*Directive*
Transcribe every line, keeping it exact.

*Recorded information*
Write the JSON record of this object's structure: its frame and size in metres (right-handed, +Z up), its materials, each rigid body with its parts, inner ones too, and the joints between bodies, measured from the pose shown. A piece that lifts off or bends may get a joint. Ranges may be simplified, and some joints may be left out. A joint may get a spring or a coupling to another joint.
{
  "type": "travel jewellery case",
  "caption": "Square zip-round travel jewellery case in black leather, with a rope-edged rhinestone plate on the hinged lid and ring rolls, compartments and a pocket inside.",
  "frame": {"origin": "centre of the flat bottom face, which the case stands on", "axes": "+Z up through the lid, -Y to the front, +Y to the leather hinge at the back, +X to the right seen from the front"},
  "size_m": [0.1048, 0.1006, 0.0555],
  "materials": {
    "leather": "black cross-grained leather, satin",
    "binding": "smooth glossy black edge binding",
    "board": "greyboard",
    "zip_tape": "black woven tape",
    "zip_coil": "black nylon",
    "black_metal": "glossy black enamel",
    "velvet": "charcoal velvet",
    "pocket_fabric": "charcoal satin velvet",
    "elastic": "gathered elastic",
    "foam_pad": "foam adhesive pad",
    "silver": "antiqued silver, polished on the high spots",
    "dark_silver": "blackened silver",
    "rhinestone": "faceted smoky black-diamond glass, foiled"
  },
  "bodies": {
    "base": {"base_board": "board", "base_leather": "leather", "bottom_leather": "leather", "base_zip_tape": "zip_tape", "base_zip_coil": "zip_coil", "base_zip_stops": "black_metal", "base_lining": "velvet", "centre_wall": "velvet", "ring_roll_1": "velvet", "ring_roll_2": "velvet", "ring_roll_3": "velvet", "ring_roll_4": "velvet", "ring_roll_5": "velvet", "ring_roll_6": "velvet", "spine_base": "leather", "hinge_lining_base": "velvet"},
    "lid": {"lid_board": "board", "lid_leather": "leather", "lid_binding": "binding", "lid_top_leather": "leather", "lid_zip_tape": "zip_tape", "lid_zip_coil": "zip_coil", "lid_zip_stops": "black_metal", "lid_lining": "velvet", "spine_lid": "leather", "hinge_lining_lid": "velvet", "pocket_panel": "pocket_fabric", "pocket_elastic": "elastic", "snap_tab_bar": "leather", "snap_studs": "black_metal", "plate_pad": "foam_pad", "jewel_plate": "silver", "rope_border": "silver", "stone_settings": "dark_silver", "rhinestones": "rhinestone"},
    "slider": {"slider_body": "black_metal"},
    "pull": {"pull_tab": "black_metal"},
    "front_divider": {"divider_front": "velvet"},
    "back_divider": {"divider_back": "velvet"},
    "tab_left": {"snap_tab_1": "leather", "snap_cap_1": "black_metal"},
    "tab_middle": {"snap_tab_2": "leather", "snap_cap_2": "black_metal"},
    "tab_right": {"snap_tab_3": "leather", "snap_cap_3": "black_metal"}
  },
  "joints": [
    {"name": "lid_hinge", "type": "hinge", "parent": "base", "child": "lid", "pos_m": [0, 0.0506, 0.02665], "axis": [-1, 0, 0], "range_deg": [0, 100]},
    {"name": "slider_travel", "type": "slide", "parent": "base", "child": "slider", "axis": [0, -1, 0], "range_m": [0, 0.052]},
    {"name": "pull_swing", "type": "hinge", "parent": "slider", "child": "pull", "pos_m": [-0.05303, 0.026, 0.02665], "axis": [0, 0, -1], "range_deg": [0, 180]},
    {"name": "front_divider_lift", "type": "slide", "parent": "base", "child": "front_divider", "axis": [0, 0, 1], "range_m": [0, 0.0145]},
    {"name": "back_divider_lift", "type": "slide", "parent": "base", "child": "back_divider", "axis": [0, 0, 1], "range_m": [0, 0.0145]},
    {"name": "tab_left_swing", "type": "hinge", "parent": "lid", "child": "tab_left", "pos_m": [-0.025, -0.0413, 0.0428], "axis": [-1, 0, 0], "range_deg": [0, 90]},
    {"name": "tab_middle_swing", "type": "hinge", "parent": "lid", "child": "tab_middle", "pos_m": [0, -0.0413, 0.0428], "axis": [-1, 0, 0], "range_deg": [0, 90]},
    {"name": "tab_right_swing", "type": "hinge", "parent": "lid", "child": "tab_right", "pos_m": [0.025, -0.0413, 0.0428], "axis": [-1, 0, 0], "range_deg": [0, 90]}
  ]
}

*Solution to this task*
Write the JSON record of this object's structure: its frame and size in metres (right-handed, +Z up), its materials, each rigid body with its parts, inner ones too, and the joints between bodies, measured from the pose shown. A piece that lifts off or bends may get a joint. Ranges may be simplified, and some joints may be left out. A joint may get a spring or a coupling to another joint.
{
  "type": "travel jewellery case",
  "caption": "Square zip-round travel jewellery case in black leather, with a rope-edged rhinestone plate on the hinged lid and ring rolls, compartments and a pocket inside.",
  "frame": {"origin": "centre of the flat bottom face, which the case stands on", "axes": "+Z up through the lid, -Y to the front, +Y to the leather hinge at the back, +X to the right seen from the front"},
  "size_m": [0.1048, 0.1006, 0.0555],
  "materials": {
    "leather": "black cross-grained leather, satin",
    "binding": "smooth glossy black edge binding",
    "board": "greyboard",
    "zip_tape": "black woven tape",
    "zip_coil": "black nylon",
    "black_metal": "glossy black enamel",
    "velvet": "charcoal velvet",
    "pocket_fabric": "charcoal satin velvet",
    "elastic": "gathered elastic",
    "foam_pad": "foam adhesive pad",
    "silver": "antiqued silver, polished on the high spots",
    "dark_silver": "blackened silver",
    "rhinestone": "faceted smoky black-diamond glass, foiled"
  },
  "bodies": {
    "base": {"base_board": "board", "base_leather": "leather", "bottom_leather": "leather", "base_zip_tape": "zip_tape", "base_zip_coil": "zip_coil", "base_zip_stops": "black_metal", "base_lining": "velvet", "centre_wall": "velvet", "ring_roll_1": "velvet", "ring_roll_2": "velvet", "ring_roll_3": "velvet", "ring_roll_4": "velvet", "ring_roll_5": "velvet", "ring_roll_6": "velvet", "spine_base": "leather", "hinge_lining_base": "velvet"},
    "lid": {"lid_board": "board", "lid_leather": "leather", "lid_binding": "binding", "lid_top_leather": "leather", "lid_zip_tape": "zip_tape", "lid_zip_coil": "zip_coil", "lid_zip_stops": "black_metal", "lid_lining": "velvet", "spine_lid": "leather", "hinge_lining_lid": "velvet", "pocket_panel": "pocket_fabric", "pocket_elastic": "elastic", "snap_tab_bar": "leather", "snap_studs": "black_metal", "plate_pad": "foam_pad", "jewel_plate": "silver", "rope_border": "silver", "stone_settings": "dark_silver", "rhinestones": "rhinestone"},
    "slider": {"slider_body": "black_metal"},
    "pull": {"pull_tab": "black_metal"},
    "front_divider": {"divider_front": "velvet"},
    "back_divider": {"divider_back": "velvet"},
    "tab_left": {"snap_tab_1": "leather", "snap_cap_1": "black_metal"},
    "tab_middle": {"snap_tab_2": "leather", "snap_cap_2": "black_metal"},
    "tab_right": {"snap_tab_3": "leather", "snap_cap_3": "black_metal"}
  },
  "joints": [
    {"name": "lid_hinge", "type": "hinge", "parent": "base", "child": "lid", "pos_m": [0, 0.0506, 0.02665], "axis": [-1, 0, 0], "range_deg": [0, 100]},
    {"name": "slider_travel", "type": "slide", "parent": "base", "child": "slider", "axis": [0, -1, 0], "range_m": [0, 0.052]},
    {"name": "pull_swing", "type": "hinge", "parent": "slider", "child": "pull", "pos_m": [-0.05303, 0.026, 0.02665], "axis": [0, 0, -1], "range_deg": [0, 180]},
    {"name": "front_divider_lift", "type": "slide", "parent": "base", "child": "front_divider", "axis": [0, 0, 1], "range_m": [0, 0.0145]},
    {"name": "back_divider_lift", "type": "slide", "parent": "base", "child": "back_divider", "axis": [0, 0, 1], "range_m": [0, 0.0145]},
    {"name": "tab_left_swing", "type": "hinge", "parent": "lid", "child": "tab_left", "pos_m": [-0.025, -0.0413, 0.0428], "axis": [-1, 0, 0], "range_deg": [0, 90]},
    {"name": "tab_middle_swing", "type": "hinge", "parent": "lid", "child": "tab_middle", "pos_m": [0, -0.0413, 0.0428], "axis": [-1, 0, 0], "range_deg": [0, 90]},
    {"name": "tab_right_swing", "type": "hinge", "parent": "lid", "child": "tab_right", "pos_m": [0.025, -0.0413, 0.0428], "axis": [-1, 0, 0], "range_deg": [0, 90]}
  ]
}